Saturday, January 14, 2006


The Tao of Snapshootism

I am a snapshootist, a snapshotographer. I subscribe wholeheartedly to the ethos of snapshootism via the practice of snapshotography. I am at peace with my art. It wasn't always so.

There was a time that I was so passionate about photography I forgot to seek out passions in what it was that I actually chose to point the camera at. The chosen subject that day, that minute, that second was merely a third party to the interplay between myself and my camera, a hanger on, a go between playing gooseberry in this relationship.

As a photograph is so indivisible from its subject, how can the photograph project passion when such is the condition of the photographer? Surely he should frame and display his camera instead!

I found my salvation in a box full of old family photographs resurrected through a death, a funeral and a family gathering. A plethora of poorly composed technically compromised eclectic and meandering snapshots communed with my soul and fulfilled a hollow yearning inside of me in a manner that the singular mechanistic self indulgence of my ongoing photographic approach could never hope to match.

I unleashed a passion for memory, to embrace it and capture the distilled essence of its smell, its taste and its form, a passion that has underpinned all my photography, all my snapshotography, since.
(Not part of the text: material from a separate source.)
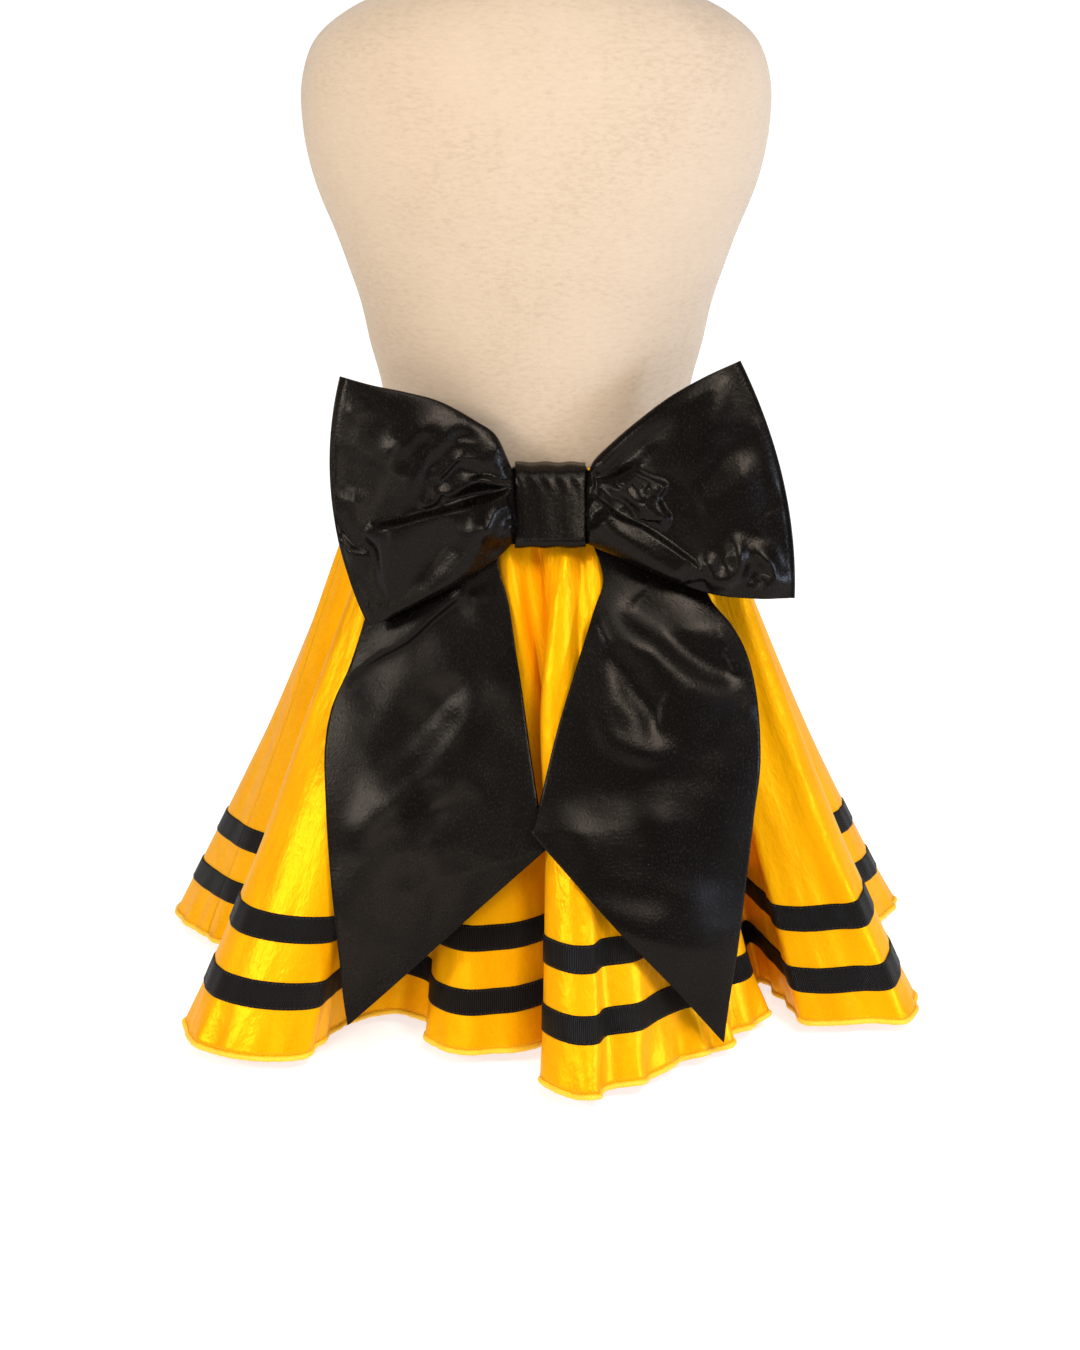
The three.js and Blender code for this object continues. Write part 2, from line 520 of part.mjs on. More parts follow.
// Tails: double cloth strips from the knot, fanning down over the skirt and cut on a slant. A row for
// each section: outer edge, inner edge, and how far the middle stands in front of the straight line.
const TAILS = [
  {
    name: 'bow_tail_left',
    side: -1,
    sections: [
      { outX: -46, outD: 111, outZ: 446, inX: -25, inD: 120, inZ: 395, belly: 0 },
      { outX: -84, outD: 109, outZ: 430, inX: -29, inD: 123, inZ: 388, belly: 0 },
      { outX: -116, outD: 114, outZ: 395, inX: -33, inD: 126, inZ: 381, belly: 1 },
      { outX: -134, outD: 123, outZ: 345, inX: -31, inD: 129, inZ: 371, belly: 2 },
      { outX: -150, outD: 131, outZ: 297, inX: -25, inD: 135, inZ: 352, belly: 4 },
      { outX: -164, outD: 140, outZ: 266, inX: -19, inD: 147, inZ: 316, belly: 5 },
      { outX: -169, outD: 153, outZ: 238, inX: -14, inD: 158, inZ: 286, belly: 5 },
      { outX: -168, outD: 171, outZ: 200, inX: -8, inD: 177, inZ: 247, belly: 5 },
      { outX: -165, outD: 188, outZ: 156, inX: -2, inD: 197, inZ: 212, belly: 4 },
      { outX: -161, outD: 204, outZ: 121, inX: 5, inD: 217, inZ: 176, belly: 3 },
      { outX: -156, outD: 219, outZ: 81, inX: -54, inD: 224, inZ: 123, belly: 1 },
      { outX: -153, outD: 228, outZ: 55, inX: -109, inD: 229, inZ: 72, belly: 0 },
      { outX: -150, outD: 233, outZ: 36, inX: -147, inD: 233, inZ: 38, belly: 0 },
    ],
    ridges: [
      { from: [-38, 378], to: [-162, 268], height: 5, width: 8 },
      { from: [-20, 262], to: [-150, 150], height: 4, width: 22 },
    ],
  },
  {
    name: 'bow_tail_right',
    side: 1,
    sections: [
      { outX: 62, outD: 111, outZ: 446, inX: 41, inD: 121, inZ: 394, belly: 0 },
      { outX: 98, outD: 112, outZ: 430, inX: 46, inD: 129, inZ: 382, belly: 0 },
      { outX: 122, outD: 121, outZ: 392, inX: 49, inD: 136, inZ: 367, belly: 2 },
      { outX: 132, outD: 136, outZ: 355, inX: 42, inD: 148, inZ: 348, belly: 6 },
      { outX: 149, outD: 145, outZ: 335, inX: 35, inD: 159, inZ: 328, belly: 8 },
      { outX: 160, outD: 151, outZ: 316, inX: 25, inD: 173, inZ: 299, belly: 8 },
      { outX: 168, outD: 161, outZ: 286, inX: 12, inD: 191, inZ: 259, belly: 8 },
      { outX: 171, outD: 182, outZ: 236, inX: 0, inD: 208, inZ: 212, belly: 8 },
      { outX: 166, outD: 196, outZ: 197, inX: -7, inD: 221, inZ: 191, belly: 10 },
      { outX: 159, outD: 214, outZ: 141, inX: 23, inD: 236, inZ: 160, belly: 10 },
      { outX: 153, outD: 228, outZ: 96, inX: 60, inD: 252, inZ: 122, belly: 8 },
      { outX: 147, outD: 236, outZ: 58, inX: 105, inD: 247, inZ: 71, belly: 2 },
      { outX: 143, outD: 241, outZ: 25, inX: 140, inD: 241, inZ: 28, belly: 0 },
    ],
    ridges: [
      { from: [62, 345], to: [172, 300], height: 6, width: 10 },
      { from: [30, 325], to: [110, 245], height: 5, width: 12 },
    ],
  },
];
const TAIL_LENGTH_STEPS = 20;
const TAIL_WIDTH_STEPS = 8;

function tailGeometry({ side, sections, ridges }) {
  const outEdge = edgeThrough(sections, 'outX', 'outD', 'outZ');
  const inEdge = edgeThrough(sections, 'inX', 'inD', 'inZ');
  const rootRow = (x) => {
    const top = KNOT.z + ROOT_HALF_HEIGHT - TAIL_ROOT_INSET;
    const low = KNOT.z - ROOT_HALF_HEIGHT + TAIL_ROOT_INSET;
    return range(TAIL_WIDTH_STEPS + 1).map((k) => {
      const z = mix(top, low, k / TAIL_WIDTH_STEPS);
      return new THREE.Vector3(x, -(knotBack(z) + TAIL_ROOT_BACK + TAIL_WALL), z);
    });
  };
  const mouthX = KNOT.x + side * (KNOT.width / 2 + KNOT_MOUTH);
  const grid = [rootRow(KNOT.x + side * SEAM_GAP / 2), rootRow(mouthX)];
  for (const i of range(TAIL_LENGTH_STEPS)) {
    const t = i / (TAIL_LENGTH_STEPS - 1);
    const at = t * (sections.length - 1);
    const index = Math.min(Math.floor(at), sections.length - 2);
    const belly = mix(sections[index].belly, sections[index + 1].belly, at - index);
    grid.push(range(TAIL_WIDTH_STEPS + 1).map((k) => {
      const across = k / TAIL_WIDTH_STEPS;
      const point = outEdge(t).lerp(inEdge(t), across);
      const arch = 4 * across * (1 - across);
      point.y -= belly * arch + ridgeHeight(ridges, point.x, point.z) * arch ** 0.5;
      return point;
    }));
  }
  const behind = grid.map((row) => row.map((p) => new THREE.Vector3(p.x, p.y + TAIL_WALL, p.z)));
  return wall(grid, behind);
}
TAILS.forEach((tail) => add(tail.name, tailGeometry(tail), blackSatin));

// ---- centre the whole over the origin ----------------------------------------------------------
const box = new THREE.Box3().setFromObject(part);
part.position.set(-(box.min.x + box.max.x) / 2, -(box.min.y + box.max.y) / 2, 0);
part.name = 'ruffled_skirt_on_dress_form';

export default part;
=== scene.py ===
"""Looks for a short yellow circle skirt with two rows of black grosgrain ribbon and a big black
satin bow at the back waist, on a limbless jersey-covered dress form.

Sizes are in millimetres in the garment's own frame, and metres once a mesh is made: -Y is the
garment's back, +Z is up, and the hem stands 10 mm over the floor.
"""

import math

import bpy
import numpy as np
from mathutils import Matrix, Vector
from mathutils.bvhtree import BVHTree


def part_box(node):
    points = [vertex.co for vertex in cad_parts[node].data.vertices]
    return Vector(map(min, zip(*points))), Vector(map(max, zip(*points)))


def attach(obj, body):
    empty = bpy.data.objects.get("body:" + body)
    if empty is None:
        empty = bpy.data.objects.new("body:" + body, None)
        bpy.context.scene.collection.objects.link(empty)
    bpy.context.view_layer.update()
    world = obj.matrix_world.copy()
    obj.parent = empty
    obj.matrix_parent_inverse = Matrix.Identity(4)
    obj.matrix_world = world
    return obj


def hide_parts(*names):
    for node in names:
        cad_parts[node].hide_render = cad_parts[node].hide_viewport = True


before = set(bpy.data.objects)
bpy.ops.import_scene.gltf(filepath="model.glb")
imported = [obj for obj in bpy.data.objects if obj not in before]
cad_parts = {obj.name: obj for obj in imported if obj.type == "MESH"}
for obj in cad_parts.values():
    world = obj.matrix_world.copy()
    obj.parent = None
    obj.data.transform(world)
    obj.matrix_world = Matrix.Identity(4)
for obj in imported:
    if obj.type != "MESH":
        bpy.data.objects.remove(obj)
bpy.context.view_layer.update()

MM = 0.001
AXIS_X = -3.0  # the form stands a little left of the hem's centre
base_low, base_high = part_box("form_base")
SHIFT = np.array(
    [(base_low.x + base_high.x) / 2 - AXIS_X * MM, (base_low.y + base_high.y) / 2, 0.0]
)

# ---- driving dimensions --------------------------------------------------------------------------
WAIST_Z = 438.0
WAIST_HALF_WIDTH = 120.0
WAIST_HALF_DEPTH = 92.0
SEAM_GAP = 0.3
BAND_LOW, BAND_HIGH, BAND_WALL = -23.0, 9.0, 2.0
SKIRT_TOP_Z = WAIST_Z + BAND_LOW - SEAM_GAP
HEM_Z = 10.0
SKIRT_STAND_OFF = 5.2
PUFF_HEIGHT, PUFF_LEAN, PUFF_RISE = 22.0, 6.0, 0.06
SLANT = 459.0  # waist seam to hem, along the cloth
SATIN = 0.9  # thickness of the skirt's cloth
RIBBON_WIDTH, RIBBON_WALL = 22.0, 0.6
LOWER_RIBBON_FROM_HEM, RIBBON_SPACING = 42.0, 31.5
BEAD_RADIUS = 2.3
BEAD_SHARE = 6 / SLANT


# ---- helpers -------------------------------------------------------------------------------------


def clamp(t):
    return np.clip(t, 0.0, 1.0)


def smooth(t):
    t = clamp(t)
    return t * t * (3 - 2 * t)


def mix(a, b, t):
    return a + (b - a) * t


def bump(distance, width):
    return np.exp(-((distance / width) ** 2))


def unit(vectors):
    return vectors / np.maximum(np.linalg.norm(vectors, axis=-1, keepdims=True), 1e-9)


def turns(count):
    """Even angles once round."""
    return 2 * math.pi * np.arange(count) / count


def run_length(points):
    """Distance from the first of a run of points to each."""
    return np.concatenate([[0], np.cumsum(np.linalg.norm(np.diff(points, axis=0), axis=1))])


def new_object(name, data):
    thing = bpy.data.objects.new(name, data)
    bpy.context.scene.collection.objects.link(thing)
    return thing


def carried(piece, node=None):
    """Hangs a piece on the root body and hides the solid that it replaces."""
    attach(piece, "root")
    if node:
        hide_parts(node)
    return piece


def mesh_piece(name, points, faces, uv, material, round_u=None, flat=0):
    """Mesh object from points in millimetres, quads or triangles, and one UV per point in metres.

    `round_u` is the length of a closed ring of UVs, so that its last faces run on past the first.
    The last `flat` faces keep their edges crisp.
    """
    mesh = bpy.data.meshes.new(name)
    placed = np.asarray(points, float) * MM + SHIFT
    mesh.from_pydata(placed.tolist(), [], [tuple(int(i) for i in f) for f in faces])
    layer = mesh.uv_layers.new(name="cloth")
    index = np.zeros(len(mesh.loops), np.int32)
    mesh.loops.foreach_get("vertex_index", index)
    corner_uv = np.asarray(uv, np.float32)[index]
    if round_u is not None:
        start = np.zeros(len(mesh.polygons), np.int32)
        mesh.polygons.foreach_get("loop_start", start)
        far = np.maximum.reduceat(corner_uv[:, 0], start) > 0.75 * round_u
        sides = np.diff(np.append(start, len(index)))
        wrapped = np.repeat(far, sides) & (corner_uv[:, 0] < 0.25 * round_u)
        corner_uv[wrapped, 0] += round_u
    layer.data.foreach_set("uv", corner_uv.ravel())
    mesh.polygons.foreach_set("use_smooth", [True] * (len(faces) - flat) + [False] * flat)
    mesh.materials.append(material)
    mesh.update()
    return new_object(name, mesh)


def grid_normals(grid):
    """Unit normals of a grid of points, rows by columns."""
    return unit(np.cross(np.gradient(grid, axis=1), np.gradient(grid, axis=0)))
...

Snapshootism is not about the resultant quality of a photograph. It has at its core the nature of the relationship between photographer and subject, one in which the camera is merely a third party to that relationship. Indeed the resultant photograph might well be imbued with undeniable quality, such is what comes with experience and technical ease and poise, but most critically the snapshootist does not shrink away from that primary and virtuous relationship, that exploration of the passions linking photographer with subject, in cases where command of the mere third party, the camera, is not yet as mature as the relationship it serves to record.

Do we sometimes overlook such passions, such inherent soul, in approaching our landscape shot or capturing our macro image? Are we engaging in capturing an image of something or merely engaging in the act of photography?

Whatever type of image maker you perceive yourself as being it might be time to admit the snapshootist inside of you back into your photographic life.